IBM、Amazonを特許侵害で提訴

 米IBMは10月23日、自社の特許を侵害したとして、電子商取引大手の米Amazon.comを提訴したと発表した。損害賠償の金額は特定されていない。

 IBMは、Amazonが複数の特許を侵害したうえ、自社の知的財産を意図的に不正利用したと主張している。侵害された特許としてIBM側は、双方向サービスにおけるアプリケーションの表示、双方向ネットワークにおけるデータの保存、双方向サービスにおける広告の表示、電子カタログからの商品注文などを挙げている。

 今回IBMは、テキサス州東部のテイラー地区とラフキン地区の2つの地方裁判所にそれぞれ訴状を提出した。IBMは、Amazonに特許侵害について通知したのは2002年9月だったが、同社は協議に応じようとしなかったとしている。またIBMによると、Amazon以外の企業は問題となっている特許のライセンスを取得しているという。

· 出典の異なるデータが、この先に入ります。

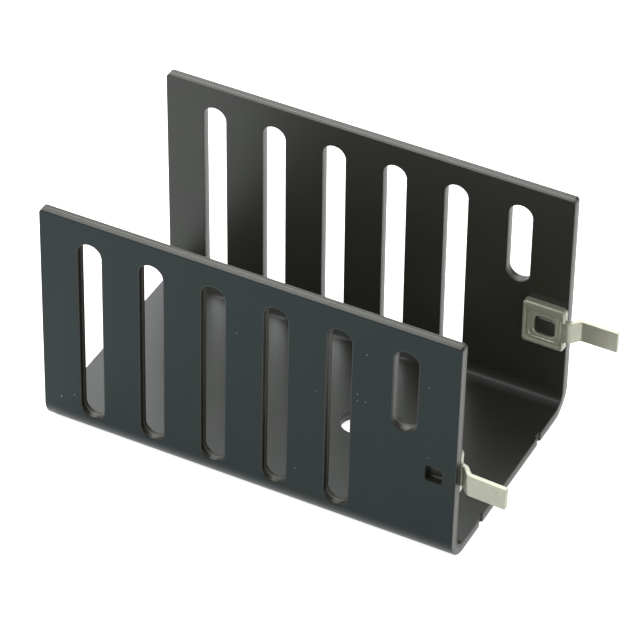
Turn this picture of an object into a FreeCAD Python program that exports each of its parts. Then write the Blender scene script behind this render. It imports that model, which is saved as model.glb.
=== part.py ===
import FreeCAD, Part
import math
import os

# Transistor heatsink, in millimetres: a channel punched and folded from one black
# anodised sheet, with a tinned solder tab staked to the inside of each flange.
# The origin is the axis of the device hole on the underside of the base. X runs
# to the tab end, Y across the channel and Z up to its open side.

# Channel
channel_length = 50.8
channel_width = 30.45
channel_height = 30.15
sheet_thickness = 1.27
inner_bend_radius = 1.83
flange_toe_in_degrees = 0.7
flange_corner_radius = 0.4

# Hole for the device's screw
device_hole_diameter = 3.81
device_hole_from_tab_end = 19.05

# Cooling slots in each flange
slot_width = 2.88
slot_pitch = 7.6
first_slot_from_plain_end = 6.2
short_slot_from_tab_end = 6.35
slot_below_flange_top = 2.78
short_slot_above_tab = 1.64

# Notches that the cut-off tool leaves in the tab end of the base
notch_spacing = 15.3
notch_width = 0.9
notch_depth = 0.3

# Stake, pushed through from outside to hold a tab
stake_from_tab_end = 2.62
stake_height_above_underside = 12.0
stake_punch_width = 2.0
stake_punch_depth = 1.0
stake_corner_radius = 0.2
stake_boss_height = 0.45
stake_boss_top_gap = 0.35

# Solder tab: a plate with a square opening, and a leg that steps out past the flange
tab_thickness = 0.7
tab_plate_width = 5.2
tab_plate_below_stake = 2.72
tab_plate_above_stake = 3.1
tab_plate_edge_radius = 0.18
tab_plate_corner_past_edge_radius = 0.47
tab_rim_above_sheet = 0.2
tab_lip_above_sheet = 0.08
tab_ring_corner_radius = 0.4
tab_opening_width = 2.75
tab_opening_corner_radius = 0.5
tab_ring_width = 0.5
tab_lip_width = 0.3
tab_leg_width = 2.55
tab_leg_past_flange = 5.9
tab_step_past_flange = 0.12
tab_step_angle_degrees = 46.0
tab_bend_radius = 0.25

# Values that follow from the sizes above
outer_bend_radius = inner_bend_radius + sheet_thickness
half_width = channel_width / 2
toe_in = math.radians(flange_toe_in_degrees)
bend_centre_y = half_width - outer_bend_radius
tab_end = device_hole_from_tab_end
plain_end = tab_end - channel_length
flange_rise = (channel_height - outer_bend_radius * (1 + math.sin(toe_in))) / math.cos(toe_in)
flange_top = outer_bend_radius + flange_rise
flange_inside = half_width - sheet_thickness
slot_top = flange_top - slot_below_flange_top
stake_x = tab_end - stake_from_tab_end
stake_z = stake_height_above_underside
tab_plate_height = tab_plate_below_stake + tab_plate_above_stake
tab_plate_middle_z = stake_z + (tab_plate_above_stake - tab_plate_below_stake) / 2
tab_plate_corner_radius = tab_plate_edge_radius + tab_plate_corner_past_edge_radius
short_slot_bottom = stake_z + tab_plate_above_stake + short_slot_above_tab
cut_margin = 1.0


def arc(centre, radius, start_degrees, end_degrees, point_at):
    # Arc edge about a centre; point_at turns a pair of flat coordinates into a vector.
    points = []
    for angle in (start_degrees, (start_degrees + end_degrees) / 2, end_degrees):
        turn = math.radians(angle)
        across = centre[0] + radius * math.cos(turn)
        up = centre[1] + radius * math.sin(turn)
        points.append(point_at(across, up))
    return Part.Arc(*points).toShape()


def line(start, end, point_at):
    return Part.makeLine(point_at(*start), point_at(*end))


def end_point(edge, last):
    vertex = edge.Vertexes[-1] if last else edge.Vertexes[0]
    return vertex.Point


def flange_corner(depth):
    # Top corner of the +Y flange, at a depth into the sheet from its outer face.
    reach = outer_bend_radius - depth
    across = bend_centre_y + reach * math.cos(toe_in) - flange_rise * math.sin(toe_in)
    up = outer_bend_radius + reach * math.sin(toe_in) + flange_rise * math.cos(toe_in)
    return (across, up)


def half_profile():
    # Half of the folded section, from the middle of the base to the top of one flange.
    def at(across, up):
        return FreeCAD.Vector(plain_end, across, up)

    def foot(depth):
        return (bend_centre_y, depth)

    def bend_end(depth):
        reach = outer_bend_radius - depth
        across = bend_centre_y + reach * math.cos(toe_in)
        up = outer_bend_radius + reach * math.sin(toe_in)
        return (across, up)

    bend_centre = (bend_centre_y, outer_bend_radius)
    inside = sheet_thickness
    edges = [
        line((0, 0), foot(0), at),
        arc(bend_centre, outer_bend_radius, -90, flange_toe_in_degrees, at),
        line(bend_end(0), flange_corner(0), at),
        line(flange_corner(0), flange_corner(inside), at),
        line(flange_corner(inside), bend_end(inside), at),
        arc(bend_centre, inner_bend_radius, flange_toe_in_degrees, -90, at),
        line(foot(inside), (0, inside), at),
        line((0, inside), (0, 0), at),
    ]
    return Part.Face(Part.Wire(edges))


def lean(shape):
    # Tips what was drawn on an upright +Y flange over to the flange's toe-in.
    leaning = shape.copy()
    bend_axis = FreeCAD.Vector(0, bend_centre_y, outer_bend_radius)
    leaning.rotate(bend_axis, FreeCAD.Vector(1, 0, 0), flange_toe_in_degrees)
    return leaning


def other_side(shape):
    return shape.mirror(FreeCAD.Vector(0, 0, 0), FreeCAD.Vector(0, 1, 0))


def slot_cutter(middle_x, bottom, top):
    # Slot with full-round ends, cut through the +Y flange.
    start_y = flange_inside - cut_margin

    def at(along, up):
        return FreeCAD.Vector(along, start_y, up)

    radius = slot_width / 2
    low = bottom + radius
    high = top - radius
    edges = [
        arc((middle_x, high), radius, 0, 180, at),
        line((middle_x - radius, high), (middle_x - radius, low), at),
        arc((middle_x, low), radius, 180, 360, at),
        line((middle_x + radius, low), (middle_x + radius, high), at),
    ]
    depth = sheet_thickness + 2 * cut_margin
    return Part.Face(Part.Wire(edges)).extrude(FreeCAD.Vector(0, depth, 0))


def rounded_block(width, depth, height, radius, middle_x, start_y, middle_z):
    # Block with its four edges along Y rounded.
    corner = FreeCAD.Vector(middle_x - width / 2, start_y, middle_z - height / 2)
    block = Part.makeBox(width, depth, height, corner)
    along_y = [edge for edge in block.Edges if abs(edge.tangentAt(edge.FirstParameter).y) > 0.99]
    return block.makeFillet(radius, along_y)


def flange_slots():
    # The long slots stand in a row from the plain end, up to the short one above the tab.
    row_length = channel_length - first_slot_from_plain_end - short_slot_from_tab_end
    long_slot_count = int(row_length / slot_pitch)
    cutters = []
    for index in range(long_slot_count):
        middle_x = plain_end + first_slot_from_plain_end + index * slot_pitch
        cutters.append(slot_cutter(middle_x, outer_bend_radius, slot_top))
    short_slot_x = tab_end - short_slot_from_tab_end
    cutters.append(slot_cutter(short_slot_x, short_slot_bottom, slot_top))
    return cutters


def stake_recess():
    depth = stake_punch_depth + cut_margin
    start_y = half_width - stake_punch_depth
    return rounded_block(stake_punch_width, depth, stake_punch_width, stake_corner_radius,
                         stake_x, start_y, stake_z)


def stake_boss():
    # The metal pushed in fills the tab's opening, apart from a gap at its top.
    height = tab_opening_width - stake_boss_top_gap
    depth = stake_boss_height + sheet_thickness / 4
    start_y = flange_inside - stake_boss_height
    middle_z = stake_z - stake_boss_top_gap / 2
    corner_radius = tab_opening_corner_radius + stake_corner_radius / 2
    return rounded_block(tab_opening_width, depth, height,
                         corner_radius, stake_x, start_y, middle_z)


def notch_cutter(middle_y):
    # Shallow round-bottomed notch in the end edge of the base.
    start = FreeCAD.Vector(tab_end - notch_depth, middle_y - notch_width / 2, -cut_margin)
    block = Part.makeBox(notch_depth + cut_margin, notch_width, sheet_thickness + 2 * cut_margin, start)
    inner = [edge for edge in block.Edges
             if abs(edge.tangentAt(edge.FirstParameter).z) > 0.99
             and edge.Vertexes[0].X < tab_end]
    return block.makeFillet(min(notch_width, notch_depth) / 2, inner)


def flange_corners(channel):
    # The four short edges through the sheet where a flange's top meets its ends.
    corners = []
    for edge in channel.Edges:
        ends = [vertex.Point for vertex in edge.Vertexes]
        at_end = all(min(abs(point.x - plain_end), abs(point.x - tab_end)) < 1e-6 for point in ends)
        at_top = all(point.z > flange_top - sheet_thickness / 2 for point in ends)
        if at_end and at_top:
            corners.append(edge)
    return corners


def make_channel():
    half = half_profile().extrude(FreeCAD.Vector(channel_length, 0, 0))
    channel = half.fuse(other_side(half)).removeSplitter()
    channel = channel.makeFillet(flange_corner_radius, flange_corners(channel))
    for cutter in flange_slots() + [stake_recess()]:
        leaning = lean(cutter)
        channel = channel.cut(leaning).cut(other_side(leaning))
    boss = lean(stake_boss())
    channel = channel.fuse(boss).fuse(other_side(boss)).removeSplitter()
    hole = Part.makeCylinder(device_hole_diameter / 2, sheet_thickness + 2 * cut_margin,
                             FreeCAD.Vector(0, 0, -cut_margin))
    channel = channel.cut(hole)
    for side in (-1, 1):
        channel = channel.cut(notch_cutter(side * notch_spacing / 2))
    return channel


def leg_outline():
    # Plan of the leg: along the plate, a step out by the sheet's thickness, then straight.
    half_tab = tab_thickness / 2
    step_angle = math.radians(tab_step_angle_degrees)
    inner_y = flange_inside - half_tab
    outer_y = half_width - half_tab
    middle_radius = tab_bend_radius + half_tab
    step_start = tab_end + tab_step_past_flange
    rise_in_bends = 2 * middle_radius * (1 - math.cos(step_angle))
    straight = (outer_y - inner_y - rise_in_bends) / math.sin(step_angle)
    step_run = 2 * middle_radius * math.sin(step_angle) + straight * math.cos(step_angle)
    first_centre = (step_start, inner_y + middle_radius)
    second_centre = (step_start + step_run, outer_y - middle_radius)
    leg_start = stake_x + tab_plate_width / 2 - tab_bend_radius
    leg_tip = tab_end + tab_leg_past_flange
    bottom = stake_z - tab_leg_width / 2

    def at(along, across):
        return FreeCAD.Vector(along, across, bottom)

    turn = tab_step_angle_degrees
    back_bend = arc(first_centre, middle_radius - half_tab, -90, turn - 90, at)
    back_bend_out = arc(second_centre, middle_radius + half_tab, turn + 90, 90, at)
    front_bend_out = arc(second_centre, middle_radius - half_tab, 90, turn + 90, at)
    front_bend = arc(first_centre, middle_radius + half_tab, turn - 90, -90, at)
    corners = [
        at(leg_start, inner_y + half_tab),
        at(leg_tip, outer_y + half_tab),
        at(leg_tip, outer_y - half_tab),
        at(leg_start, inner_y - half_tab),
    ]
    edges = [
        Part.makeLine(corners[0], end_point(back_bend, False)),
        back_bend,
        Part.makeLine(end_point(back_bend, True), end_point(back_bend_out, False)),
        back_bend_out,
        Part.makeLine(end_point(back_bend_out, True), corners[1]),
        Part.makeLine(corners[1], corners[2]),
        Part.makeLine(corners[2], end_point(front_bend_out, False)),
        front_bend_out,
        Part.makeLine(end_point(front_bend_out, True), end_point(front_bend, False)),
        front_bend,
        Part.makeLine(end_point(front_bend, True), corners[3]),
        Part.makeLine(corners[3], corners[0]),
    ]
    return Part.Face(Part.Wire(edges))


def tab_block(width, height, from_flange, radius, middle_z):
    # Rounded block over the stake, from this far off the flange's inner face outwards.
    start_y = flange_inside - from_flange - cut_margin
    return rounded_block(width, cut_margin, height, radius, stake_x, start_y, middle_z)


def make_tab():
    # Tab of the +Y flange: its plate lies on the flange and its opening takes the stake.
    # The plate's rim stands proud, apart from where the leg runs off it, and the opening
    # has a low lip of its own.
    rim_height = tab_thickness + tab_rim_above_sheet
    front_y = flange_inside - rim_height
    plate = rounded_block(tab_plate_width, rim_height, tab_plate_height,
                          tab_plate_corner_radius, stake_x, front_y, tab_plate_middle_z)
    front_edges = [edge for edge in plate.Edges
                   if all(abs(vertex.Y - front_y) < 1e-6 for vertex in edge.Vertexes)]
    plate = plate.makeFillet(tab_plate_edge_radius, front_edges)
    lip_outside = tab_opening_width + 2 * tab_lip_width
    ring_outside = lip_outside + 2 * tab_ring_width
    lip = tab_block(lip_outside, lip_outside, tab_thickness, tab_ring_corner_radius, stake_z)
    above_lip = tab_block(lip_outside, lip_outside, tab_thickness + tab_lip_above_sheet,
                          tab_ring_corner_radius, stake_z)
    ring = tab_block(ring_outside, ring_outside, tab_thickness, tab_ring_corner_radius, stake_z)
    gap_start = FreeCAD.Vector(stake_x + lip_outside / 2 + tab_ring_width / 2,
                               front_y - cut_margin, stake_z - tab_leg_width / 2)
    rim_gap = Part.makeBox(tab_plate_width, cut_margin + tab_rim_above_sheet, tab_leg_width, gap_start)
    leg = leg_outline().extrude(FreeCAD.Vector(0, 0, tab_leg_width))
    opening = rounded_block(tab_opening_width, rim_height + 2 * cut_margin, tab_opening_width,
                            tab_opening_corner_radius, stake_x, front_y - cut_margin, stake_z)
    plate = plate.cut(ring.cut(lip)).cut(above_lip).cut(rim_gap)
    tab = plate.fuse(leg).removeSplitter().cut(opening)
    return lean(tab)


os.makedirs("parts", exist_ok=True)
left_tab = make_tab()
pieces = {
    "channel": make_channel(),
    "left_solder_tab": left_tab,
    "right_solder_tab": other_side(left_tab),
}
for name, shape in pieces.items():
    solid = shape.Solids[0]
    box = solid.BoundBox
    print(name, len(shape.Solids), "solid", solid.isValid(), round(solid.Volume, 2),
          [round(value, 3) for value in (box.XMin, box.XMax, box.YMin, box.YMax, box.ZMin, box.ZMax)])
    solid.exportStep("parts/" + name + ".step")
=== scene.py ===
import bmesh
import bpy
import math
from mathutils import Euler, Matrix, Vector


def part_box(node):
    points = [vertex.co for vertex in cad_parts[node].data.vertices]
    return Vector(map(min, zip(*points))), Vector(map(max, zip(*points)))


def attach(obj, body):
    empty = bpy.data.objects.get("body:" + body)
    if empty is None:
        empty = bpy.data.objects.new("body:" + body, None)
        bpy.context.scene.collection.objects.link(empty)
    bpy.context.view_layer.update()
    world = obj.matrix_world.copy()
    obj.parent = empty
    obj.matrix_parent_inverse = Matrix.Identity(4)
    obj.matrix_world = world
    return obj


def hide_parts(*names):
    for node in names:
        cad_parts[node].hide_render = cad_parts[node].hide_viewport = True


# Transistor heatsink: a punched and folded channel with two staked solder tabs.
# Everything is drawn in millimetres and brought to metres when a piece is finished.
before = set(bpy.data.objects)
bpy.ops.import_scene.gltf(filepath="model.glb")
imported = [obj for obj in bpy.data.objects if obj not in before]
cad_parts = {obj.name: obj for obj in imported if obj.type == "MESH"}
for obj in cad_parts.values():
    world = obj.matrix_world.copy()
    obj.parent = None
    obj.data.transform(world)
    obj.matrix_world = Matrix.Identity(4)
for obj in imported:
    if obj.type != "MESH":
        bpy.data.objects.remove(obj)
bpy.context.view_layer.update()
mm = 0.001
channelLow, channelHigh = (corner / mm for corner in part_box("channel"))
# in mm: points this close are one point, and a place this close to another counts as on it
weldDistance = 0.0005
closeBy = 0.01
# edges bent more than this are shaded sharp
creaseAngle = math.radians(38)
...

 Amazonは、今回の訴訟に関する正式な通知は受け取っていないとしてコメントを拒否した。

 IBMの広報担当者は、IBMが訴訟を乱発するような企業ではないとしたうえで、今回このような措置を取るに至ったのは、IBMがこの問題を深刻に受け止めているためだと強調している。

 訴状には、「Amazonは、IBMの技術を不法に入手し、ビジネスに利用している」と書かれているほか、Amazonが「違法な特許侵害」によって生み出した数十億ドルの収入に応じて特許使用料を請求する権利がIBM側にあると書かれている。また、Amazonが特許侵害行為を継続できないようにするため、IBMは裁判所に差し止め命令を出すよう求めている。

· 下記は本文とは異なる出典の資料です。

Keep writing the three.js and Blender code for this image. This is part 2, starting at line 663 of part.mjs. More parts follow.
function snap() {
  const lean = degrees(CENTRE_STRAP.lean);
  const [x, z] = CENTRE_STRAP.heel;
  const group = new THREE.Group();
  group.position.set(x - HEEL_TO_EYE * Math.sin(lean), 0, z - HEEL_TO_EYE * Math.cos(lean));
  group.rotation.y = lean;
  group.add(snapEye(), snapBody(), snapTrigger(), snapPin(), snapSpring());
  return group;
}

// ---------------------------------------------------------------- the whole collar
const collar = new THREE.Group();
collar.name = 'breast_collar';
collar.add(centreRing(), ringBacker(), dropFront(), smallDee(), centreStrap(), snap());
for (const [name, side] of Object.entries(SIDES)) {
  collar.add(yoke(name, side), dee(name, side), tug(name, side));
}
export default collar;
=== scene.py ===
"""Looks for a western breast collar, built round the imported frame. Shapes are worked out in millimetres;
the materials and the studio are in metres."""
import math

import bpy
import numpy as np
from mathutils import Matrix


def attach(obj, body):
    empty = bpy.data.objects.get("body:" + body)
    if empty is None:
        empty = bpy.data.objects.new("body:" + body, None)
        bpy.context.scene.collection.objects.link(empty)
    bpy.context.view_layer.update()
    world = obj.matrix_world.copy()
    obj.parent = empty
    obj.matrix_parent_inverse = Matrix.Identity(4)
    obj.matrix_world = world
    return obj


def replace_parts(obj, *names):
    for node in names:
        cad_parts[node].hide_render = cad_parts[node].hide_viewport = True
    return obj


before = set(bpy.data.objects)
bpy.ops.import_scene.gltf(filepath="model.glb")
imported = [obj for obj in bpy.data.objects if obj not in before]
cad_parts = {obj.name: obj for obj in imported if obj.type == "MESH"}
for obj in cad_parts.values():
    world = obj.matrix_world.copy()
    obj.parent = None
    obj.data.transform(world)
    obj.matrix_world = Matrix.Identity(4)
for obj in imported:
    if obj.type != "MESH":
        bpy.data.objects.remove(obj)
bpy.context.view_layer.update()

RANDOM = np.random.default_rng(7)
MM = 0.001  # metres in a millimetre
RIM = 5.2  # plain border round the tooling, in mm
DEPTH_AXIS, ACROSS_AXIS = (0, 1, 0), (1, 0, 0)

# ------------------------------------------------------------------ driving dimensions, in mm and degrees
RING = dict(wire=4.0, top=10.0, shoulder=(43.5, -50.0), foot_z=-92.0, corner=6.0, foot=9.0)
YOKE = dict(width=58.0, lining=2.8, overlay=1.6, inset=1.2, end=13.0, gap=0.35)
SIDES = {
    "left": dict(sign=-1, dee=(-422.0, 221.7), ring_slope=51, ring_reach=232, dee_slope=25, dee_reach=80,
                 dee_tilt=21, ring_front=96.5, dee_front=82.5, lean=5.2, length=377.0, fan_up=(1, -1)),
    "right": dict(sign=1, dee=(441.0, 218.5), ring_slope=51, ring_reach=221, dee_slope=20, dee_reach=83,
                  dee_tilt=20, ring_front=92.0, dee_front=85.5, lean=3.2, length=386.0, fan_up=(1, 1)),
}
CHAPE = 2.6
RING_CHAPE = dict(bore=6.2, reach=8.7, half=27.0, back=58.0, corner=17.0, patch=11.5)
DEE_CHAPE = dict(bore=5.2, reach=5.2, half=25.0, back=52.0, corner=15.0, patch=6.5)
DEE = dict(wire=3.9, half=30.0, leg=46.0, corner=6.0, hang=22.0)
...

 米アレン・マトキンス法律事務所のパートナー、ランディ・ブロバーグ氏は、この裁判でAmazonが勝利した場合、業界に大きな影響が及ぶ可能性があると指摘する。同氏によると、IBMは長年にわたり、自社が多くの特許を保有していることをさまざまな企業に通知してきたという。また、過去10年ほどの間に、IBMからこうした通知を受け取ったという企業から「3〜4件ほど」依頼があり、いずれの企業もIBMによる提訴を避けるためにライセンスを購入したとしている。

 しかしAmazonは、今回の訴訟を受けて立つだけのリソースを持っている。ブロバーグ氏は、同社が勝利した場合、IBMが他の企業に対し特許ライセンス購入を促した行為について詳細な調査が行われる可能性もあるとしている。

 IBMの広報担当者は、ブロバーグ氏の指摘に対し、特許のライセンスを購入するよう促す書簡を他の企業に積極的に送付するようなビジネス慣行はないと反論している。同担当者によると、IBMがアプローチしているのは、許可なく自社の技術を利用していると思われる企業だけだという。

 今回の訴訟が、業界内に波紋を起こすのではないかと見られているもう1つの理由は、問題になっている特許が無効と判断されるリスクが存在することだ。この場合、他の企業もIBMの特許ライセンスの根拠に疑問を投げかける可能性がある。ブロバーグ氏は、「特許侵害で訴訟を起こすのは、一か八かの賭けだ」と指摘する。

 訴訟に踏み切ったIBM側にも弱みはある。1つは、同社がAmazonによる特許侵害を察知してから数年間も何もせずにいたことである。ブロバーグ氏によると、この事実はAmazon側に有利な材料になるという。また、特許を巡る裁判における原告側の訴訟戦略に反しているという問題がある。通常、始めに小規模な立場の弱い企業を相手に訴訟を起こし、裁判所から自社に有利な判断を引き出したうえで、特許に関する法令順守を求めてより大きなライバルに挑むという手法がとられるが、今回IBMは、いきなりAmazonを相手取って訴訟を起こしており、厳しい法廷闘争になる可能性がある。